We provide property management, leasing and other related services to certain properties owned by members of the Otto Family. We recognized an aggregate of $202,000 and $208,000 for the three months ended March 31, 2017 and 2016, respectively, of fee income, in connection with these agreements, which is included as a component of “fee and other income” on our consolidated statements of income. As of March 31, 2017, amounts owed to us under these agreements aggregated $33,000, which are included as a component of “accounts and other receivables, net” on our consolidated balance sheet.

 

We also provide property management, asset management, leasing and other related services to our unconsolidated joint ventures and real estate funds. For the three months ended March 31, 2017 and 2016, we recognized $8,406,000 and $2,240,000, respectively, of fee income in connection with these agreements. As of March 31, 2017, amounts owed to us under these agreements aggregated $2,860,000, which are included as a component of “accounts and other receivables, net” on our consolidated balance sheet.

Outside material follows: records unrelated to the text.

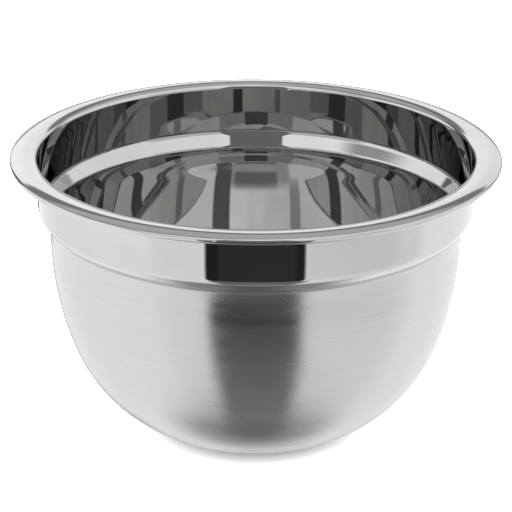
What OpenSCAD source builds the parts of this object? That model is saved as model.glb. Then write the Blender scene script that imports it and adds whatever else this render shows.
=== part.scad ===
// Deep mixing bowl, drawn and spun from one disc of stainless steel sheet.
// Its section runs from the centre of the flat base, up the round body, out over
// the shoulder, up the straight collar and over into a hollow rolled rim.
// Origin: centre of the base's underside. +Z is up the bowl's axis. Millimetres.

/* [Sheet] */
// Thickness of the steel sheet
sheet = 0.7; // [0.5:0.1:1.0]

/* [Rim] */
// Outside diameter over the rolled rim
rim_d = 242; // [236:1:250]
// Outside radius of the round roll at the rim's edge
roll_r = 1.5; // [1.3:0.1:2.0]
// How far the sheet is curled round in the roll, in degrees
roll_sweep = 255; // [180:5:265]
// Radius of the bend from the collar out into the rim, on the inside of the bowl
neck_r = 2.3; // [1.5:0.1:3.5]

/* [Collar] */
// Outside diameter of the straight collar
collar_d = 216; // [213:0.5:218]
// Height of the straight part of the collar
collar_h = 22.8; // [18:0.1:28]

/* [Shoulder] */
// Outside radius of the bend from the collar into the shoulder's cone
shoulder_top_r = 6; // [4:0.5:10]
// Lean of the shoulder's cone, in degrees from upright
shoulder_lean = 38; // [30:1:50]
// Outside radius of the crease between the cone and the body
crease_r = 2.5; // [1.5:0.5:6]
// Lean of the body just below the crease, in degrees from upright
flare_lean = 8; // [1:1:12]
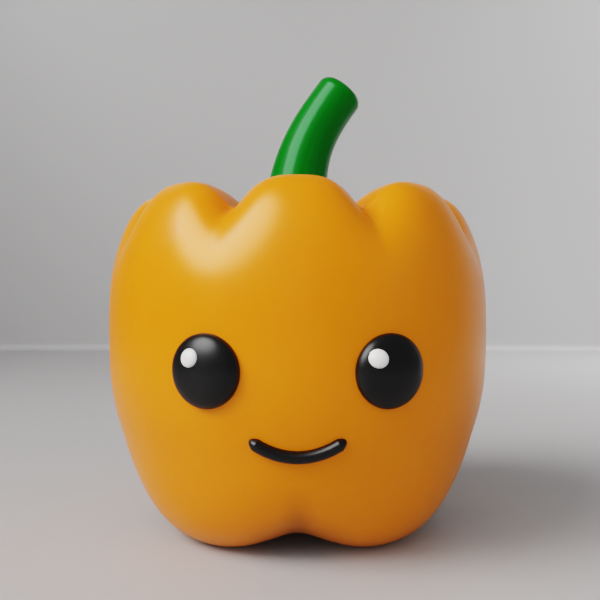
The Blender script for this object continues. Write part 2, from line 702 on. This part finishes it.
# One sheet: the floor, a small quarter-round cove and the wall behind, drawn as a profile in (y, z).
def makeBackdrop():
    s = studio
    floorLevel = cadBox[0][2]
    bend = np.linspace(0, 0.5 * math.pi, 9)
    coveY = s["wallBehind"] - s["cove"] * (1 - np.sin(bend))
    coveZ = s["cove"] * (1 - np.cos(bend))
    y = np.concatenate([[s["floorFront"]], coveY, [s["wallBehind"]]])
    z = np.concatenate([[0], coveZ, [s["wallHeight"]]]) + floorLevel
    points = np.stack([
        np.repeat([[-s["halfWidth"]], [s["halfWidth"]]], len(y), axis=1),
        np.stack([y, y]), np.stack([z, z])], axis=-1).reshape(-1, 3)
    count = len(y)
    quads = [(k, count + k, count + k + 1, k + 1) for k in range(count - 1)]
    mesh = bpy.data.meshes.new("studioBackdrop")
    mesh.from_pydata(points.tolist(), [], quads)
    backdrop = bpy.data.objects.new("studioBackdrop", mesh)
    scene.collection.objects.link(backdrop)
    material, tree, shader = newMaterial("backdropGrey")
    shader.inputs["Base Color"].default_value = s["grey"]
    shader.inputs["Roughness"].default_value = 0.55
    mesh.materials.append(material)
    return backdrop


# A round area light at a place, turned so that it shines at its aim.
def makeLight(name, place, aim, size, power, spread=180, colour=(1.0, 1.0, 1.0)):
    data = bpy.data.lights.new(name, "AREA")
    data.shape = "DISK"
    data.size = size
    data.energy = power
    data.color = colour
    data.spread = math.radians(spread)
    light = bpy.data.objects.new(name, data)
    light.location = place
    light.rotation_euler = (Vector(aim) - Vector(place)).to_track_quat("-Z", "Y").to_euler()
    scene.collection.objects.link(light)
    return light


floor = makeBackdrop()

# Round area lights: places and sizes in metres, power in watts, spread in degrees. Those for shade light the
# surfaces and aren't seen in them, and those for shine show only in reflections.
middle = (0, 0, 0.045)
shadeLights = dict(
    keyLight=dict(
        place=(-0.887, -0.377, 0.971), aim=(0.45, 0.10, 0.15), size=0.90, power=4.60, spread=75,
        colour=(1.0, 0.955, 0.94)),
    frontLight=dict(place=(-0.05, -0.42, 0.38), aim=middle, size=0.35, power=0.26),
    leftLight=dict(place=(-0.35, -0.35, 0.30), aim=middle, size=0.35, power=0.78),
    rightLight=dict(place=(0.45, -0.30, 0.25), aim=middle, size=0.35, power=0.24),
    lowFrontLight=dict(place=(-0.05, -0.55, 0.10), aim=middle, size=0.30, power=0.48),
    lowRightLight=dict(place=(0.45, -0.35, 0.10), aim=middle, size=0.30, power=0.15),
    leftWallLight=dict(
        place=(-0.55, 0.15, 0.90), aim=(-0.30, 0.553, 0.60), size=0.40, power=0.55, spread=70),
    rightWallLight=dict(
        place=(0.50, 0.10, 0.70), aim=(0.45, 0.553, 0.25), size=0.30, power=0.70, spread=80),
    rightFloorLight=dict(place=(0.45, 0.25, 0.60), aim=(0.35, 0.30, 0), size=0.20, power=0.38, spread=60),
)
shineLights = dict(
    shineLight=dict(place=(-0.40, -0.35, 0.50), aim=middle, size=0.56, power=5.25),
    edgeLight=dict(place=(0.62, 0.50, 0.12), aim=middle, size=0.70, power=0.30, colour=(0.9, 0.9, 1.0)),
)
for name, settings in shadeLights.items():
    makeLight(name, **settings).visible_glossy = False
for name, settings in shineLights.items():
    makeLight(name, **settings).visible_diffuse = False

world = bpy.data.worlds.new("studioAir")
world.use_nodes = True
air = world.node_tree.nodes["Background"]
air.inputs["Color"].default_value = studio["sky"]
air.inputs["Strength"].default_value = studio["skyStrength"]
scene.world = world
scene.view_settings.view_transform = "Filmic"
scene.view_settings.look = "High Contrast"

cameraView = dict(distance=0.1692, height=0.05205, lens=42.0, sensor=36.0, shiftX=0.0039)
cameraData = bpy.data.cameras.new("studioCamera")
cameraData.lens = cameraView["lens"]
cameraData.sensor_width = cameraView["sensor"]
cameraData.shift_x = cameraView["shiftX"]
cameraData.clip_start = 0.01
camera = bpy.data.objects.new("studioCamera", cameraData)
camera.location = (0, -cameraView["distance"], cameraView["height"])
camera.rotation_euler = (0.5 * math.pi, 0, 0)
scene.collection.objects.link(camera)
scene.camera = camera
print("studio made")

Hamburg Trust Consulting GMBH (“HTC”)

 

We have an agreement with HTC, a licensed broker in Germany, to supervise selling efforts for our private equity real estate funds (or investments in feeder vehicles for these funds) to investors in Germany, including distribution of securitized notes of a feeder vehicle for Fund VIII. Pursuant to this agreement, we have agreed to pay HTC for the costs incurred to sell investments in this feeder vehicle, which primarily consist of commissions paid to third party agents, and other incremental costs incurred by HTC as a result of the engagement, plus, in each case, a mark-up of 10%. HTC is 100% owned by Albert Behler, our Chairman, Chief Executive Officer and President. For the three months ended March 31, 2017 and 2016, we incurred $36,000 and $103,000 of expense, respectively, in connection with these agreements, which is included as a component of “transaction related costs” on our consolidated statements of income.

 

Mannheim Trust

 

Dr. Martin Bussmann (a member of our Board of Directors) is also a trustee and a director of Mannheim Trust, a subsidiary of which leases office space at 712 Fifth Avenue, our 50.0% owned unconsolidated joint venture. The Mannheim Trust is for the benefit of Dr. Bussmann’s children. Prior to December 5, 2016, the Mannheim Trust leased 6,790 square feet. On December 5, 2016, the joint venture entered into a new lease agreement for 5,593 square feet, which became effective in January 2017. The new lease expires in April 2023. For the three months ended March 31, 2017 and 2016, we recognized $94,000 and $102,000, respectively, for our share of rental income from this lease.